About two months after I joined codecentric, I had a really interesting conversation with a colleague. I think it went like this:
Colleague: Hey, have you ever heard of YAGNI?
Me: Bless you!
Me: Did you just sneeze?
I am pretty sure that the conversation was like that. But seriously, he told me that in order to develop software effectively, it’s critical to understand and apply YAGNI, which is short for: “You Aren’t Gonna Need It”. I should try it and use it inside my current and upcoming projects, he said. But what on earth is YAGNI and why should it help me in software development? In this article, I would like to give you a quick overview and share some experiences.
You aren’t gonna need it!
My colleague gave me a website link [http://c2.com/xp/YouArentGonnaNeedIt.html] to read more about YAGNI. So, YAGNI is an extreme programming technique. And one of the first quotes on the website tells you everything you need to know:
“Always implement things when you actually need them, never when you just foresee that you need them.”
Wait, what? That is simple and genius at the same time. When I read that sentence it gave me a mind-blowing feeling and I was instantly infected with the YAGNI virus.
Often, in the past, before I knew that approach, I thought something like: “What could happen with my software in the future? Oh yeah, maybe this and that. Let’s implement all these things since we are working on this part anyway. That way it’s future-proof” And what happened afterwards? Right, the implemented features, based on assumptions, didn’t work as expected by the customer or user. So in the end we had to reimplement some parts of the software to fix that. And sometimes it happens that a piece of the software is not needed or used in the future, because of reasons.
This is where YAGNI can help. By not implementing things until you need them, you can save time and prevent useless work implementing and maintaining this code.

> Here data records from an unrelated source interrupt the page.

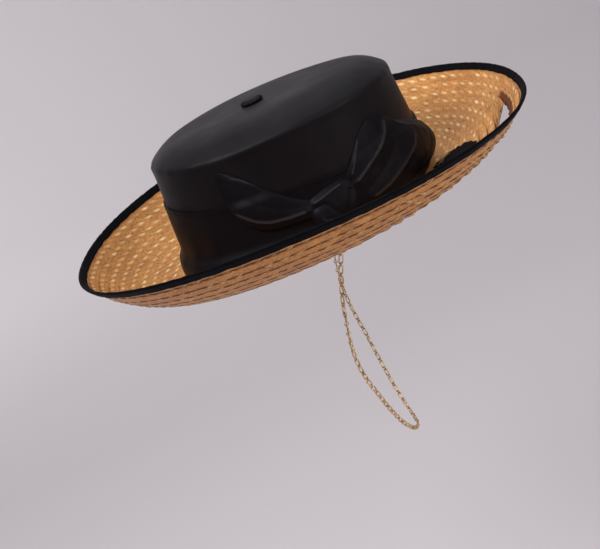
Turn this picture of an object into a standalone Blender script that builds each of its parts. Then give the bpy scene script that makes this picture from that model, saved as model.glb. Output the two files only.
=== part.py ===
"""Straw hat with a cloth-covered crown, a flat side bow and a chain under the chin.

Metres, +Z up the crown, +X to the hat's front, +Y to the wearer's left.
The origin is the middle of the head opening.
"""
import math

import bmesh
import bpy
import numpy as np

# Head opening and the brim that rises from it
head_half_length = 0.096
head_half_width = 0.080
head_corner = 2.1          # exponent of the oval: 2 is an ellipse, more is squarer
seat_lift = 0.0079         # the opening's front lies this far above its middle
rim_half_length = 0.1753
rim_half_width = 0.1656
rim_corner = 2.19
rim_height = 0.0382        # mean height of the rim above the head opening
rim_front_lift = 0.0048
rim_side_lift = 0.0034
bowl_curve = 2.74          # how late the brim turns up
straw_wall = 0.0018
plait_width = 0.0087       # one sewn row of straw plait
plait_step = 0.0006        # how far each row laps over the next
plait_riser = 0.12         # share of a row's width that its step takes
foot_margin = 0.0120       # smooth stretch of brim under the crown's foot

# Split between two rows near the front
split_from = math.radians(-3.0)
split_to = math.radians(-29.0)
split_place = 0.74         # share of the way from the opening to the rim
split_width = 0.0092

# Ribbon over the rim
ribbon_reach = 0.0050
ribbon_wall = 0.0009

# Crown
crown_height = 0.0819      # from the head opening's middle to the top edge
foot_lap = 0.0052          # the crown's foot stands this far outside the opening
crown_draw_in = 0.0074     # the top edge lies this far inside the foot
crown_corner = 2.15
crown_foot_back = 0.0011   # how far the foot's middle lies behind the origin
crown_top_back = 0.0026
shoulder_rise = 0.0138     # from the top edge to the flat top
shoulder_curve = 7.0
top_lean = 0.0016          # the front of the top lies this far above its middle
crown_wall = 0.0020

# Covered button
button_radius = 0.0084
button_height = 0.0026
button_back = 0.0069       # how far it lies behind the middle of the top
button_side = 0.0030       # and how far towards the wearer's right
button_edge = 0.3          # rounded share of its height

# Cloth band round the foot of the crown
band_back_height = 0.0500
band_front_height = 0.0420
band_wall = 0.0012
band_back_roll = 0.0032
band_front_roll = 0.0010

# Bow on the wearer's right side
knot_puff = 0.0070
back_loop_puff = 0.0034
front_loop_puff = 0.0085
loop_edge = 0.0010
pleat_depth = 0.0007
pleats = 3
roll_reach = 0.5           # share of the crown's height up to which the roll pushes a drape out
roll_clearance = 1.15

# Chain under the chin
chain_width = 0.0032
chain_spacing = 0.0108     # distance between the tube's points
eye_ring_radius = 0.0026
eye_wire = 0.0005
eye_plate_width = 0.0060
eye_plate_wall = 0.0012
eye_plate_height = 0.0060

gap = 0.0003               # clearance between touching pieces
around = 54                # points round each oval

# Sizes that follow from those above
foot_half_length = head_half_length + foot_lap
foot_half_width = head_half_width + foot_lap
top_half_length = foot_half_length - crown_draw_in
top_half_width = foot_half_width - crown_draw_in
brim_run = rim_half_length - head_half_length
foot_share = (foot_lap + crown_foot_back) / min(brim_run, rim_half_width - head_half_width)

# Angles are counted from the front, towards the wearer's left
turn = np.arange(around) * math.tau / around

# Share of the height up the band, share of the roll at the front, and at the back
band_section = (
    ("height", "front_roll", "back_roll"),
    (0.00, 0.30, 0.30),
    (0.10, 0.75, 0.90),
    (0.24, 1.00, 1.00),
    (0.38, 0.90, 0.45),
    (0.62, 0.55, 0.12),
    (1.00, 0.00, 0.00),
)

# Drape tables: angle in degrees from the front, heights as shares of the crown's
# height above the foot, and fullness as a share of the piece's puff
knot_table = (
    ("angle", "low", "high", "fullness"),
    (-86.0, 0.20, 0.41, 0.45),
    (-82.0, 0.13, 0.45, 0.90),
    (-76.0, 0.11, 0.47, 1.00),
    (-70.5, 0.15, 0.46, 0.80),
    (-67.5, 0.20, 0.42, 0.40),
)

back_loop_table = (
    ("angle", "low", "high", "fullness"),
    (-87.6, 0.31, 0.42, 0.60),
    (-93.0, 0.30, 0.52, 0.85),
    (-99.0, 0.30, 0.64, 1.00),
    (-105.0, 0.34, 0.76, 0.90),
    (-110.0, 0.42, 0.85, 0.75),
    (-114.0, 0.52, 0.89, 0.50),
    (-116.2, 0.62, 0.85, 0.20),
)

front_loop_table = (
    ("angle", "low", "high", "fullness"),
    (-65.8, 0.18, 0.42, 0.30),
    (-61.5, 0.12, 0.59, 0.38),
    (-56.0, 0.09, 0.72, 0.42),
    (-49.0, 0.07, 0.79, 0.44),
    (-41.0, 0.07, 0.78, 0.46),
    (-32.0, 0.08, 0.67, 0.48),
    (-22.0, 0.09, 0.585, 0.49),
    (-12.0, 0.11, 0.485, 0.52),
    (-3.0, 0.12, 0.40, 0.60),
    (3.0, 0.12, 0.37, 0.46),
    (7.5, 0.16, 0.31, 0.26),
)

# Share of the way up a drape, and its share of the fullness there
drape_section = (
    ("up", "full"),
    (0.00, 0.00),
    (0.07, 0.62),
    (0.20, 0.90),
    (0.38, 1.00),
    (0.56, 0.88),
    (0.74, 0.62),
    (0.90, 0.34),
    (1.00, 0.00),
)

# The chain's route on the wearer's right, hand-chosen from its eye to the chin
chain_route = (
    (0.0175, -0.0760, 0.0010),
    (0.0125, -0.0760, -0.0135),
    (0.0074, -0.0760, -0.0268),
    (0.0015, -0.0756, -0.0451),
    (-0.0019, -0.0748, -0.0609),
    (-0.0051, -0.0730, -0.0775),
    (-0.0068, -0.0703, -0.0929),
    (-0.0068, -0.0672, -0.1060),
    (-0.0053, -0.0625, -0.1209),
    (-0.0030, -0.0572, -0.1345),
    (-0.0011, -0.0505, -0.1488),
    (0.0012, -0.0425, -0.1630),
    (0.0038, -0.0330, -0.1775),
    (0.0066, -0.0245, -0.1882),
    (0.0093, -0.0160, -0.1966),
    (0.0117, -0.0080, -0.2016),
    (0.0126, 0.0000, -0.2031),
)


def clear_scene():
    for item in list(bpy.data.objects):
        bpy.data.objects.remove(item, do_unlink=True)


def make_collection(name, hidden=False):
    group = bpy.data.collections.new(name)
    bpy.context.scene.collection.children.link(group)
    group.hide_render = hidden
    return group


def make_material(name, colour, roughness, metallic=0.0):
    material = bpy.data.materials.new(name)
    material.use_nodes = True
    shader = material.node_tree.nodes["Principled BSDF"]
    shader.inputs["Base Color"].default_value = (*colour, 1.0)
    shader.inputs["Roughness"].default_value = roughness
    shader.inputs["Metallic"].default_value = metallic
    return material


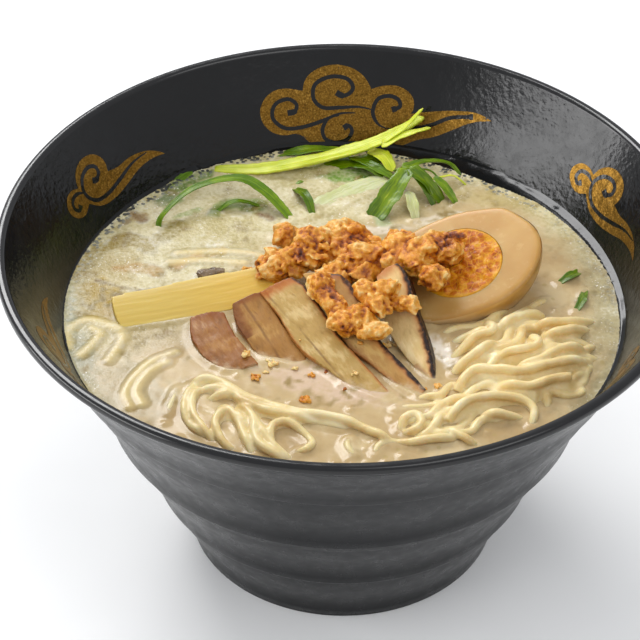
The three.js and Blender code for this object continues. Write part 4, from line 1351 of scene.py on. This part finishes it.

This same principal applies on both a business level, such as product features, and on an implementation level, like software abstractions. Do you just write a class, or do you already create an abstract class with one child class because you suspect more children will come in the future?
Would YAGNI fit into your daily project life?
Short answer: absolutely. In a recent project, the above mentioned colleague and I were in the lucky situation to join the same team. And he also introduced the YAGNI principle to the rest of the team at the very beginning. It was interesting to observe how this technique was a kind of a challenge. Very often we heard someone say: “Wait, do we really need that now?”. That was amazing. They were all infected with that virus, too. One of our new team members also created a Post-It shrine at the office wall.
A big advantage of YAGNI is that you avoid unnecessary development. If you think about it, you certainly often develop software on the basis of assumptions. Also, sometimes when you think about future features, there could be obscurities. I have heard customers say “Yeah, we need feature X now”, and when you ask what the requirements for this feature are, you sometimes get an answer like “Oh, that is not 100% clear at the moment”. This should alert you. Those things are exactly what YAGNI stands for. Postpone them to a later state of the project when requirements are more clear and a feature can be developed more accurately.
But … there is always a “but” … sometimes it is not that easy. It is hard work to spread a YAGNI mindset in a team and propagate it to a customer. Over and over, you should try to challenge your opposite. Ask yourself, your team, and your client: “Do we really need this (now)?”. Whenever your counterpart struggles or doesn’t have a clear standing why something is needed, it’s clearly time for YAGNI. Then you should also think about discarding it or put it on hold until it becomes relevant again. This doesn’t mean that things aren’t important, but they are maybe still unclear at an early point in time. When they become more important at a later point, the maturity of this issue might also have grown. It might become more relevant for the client and there could be enough details for an implementation.
What YAGNI does not mean is that a feature will never be implemented only because it is not necessary at present. It should just help you to prioritise your work and prevent you from doing work that is based on assumptions. You’ll only risk having to re-do it later because the information you had earlier was wrong or not sufficient.
When using YAGNI, you might get the impression that it will prevent you from doing experiments. This would be right if you ignored the YAGNI methodology while doing prototyping. It’s best to use the technique for focusing while you create a prototype. In that case it is totally OK to do the work twice. You can then learn from the feedback. After all, your prototype might not always be what the user or client expects, so you will need to discard your idea and re-do it. This is totally fine, and while implementing trials, you also should adopt YAGNI in order not to overload your outcome. Anyway, prototyping is about trying something while being aware that it may be dismissed in the end.
For me, YAGNI is an excellent way to improve your software development cycle. It helps you a lot to focus on necessary features and software pieces. You should use it for experiments (prototyping) and be aware that software pieces might have to be implemented multiple times. YAGNI and prototyping fit together perfectly. Now, go find something and simplify it down to essentials right now!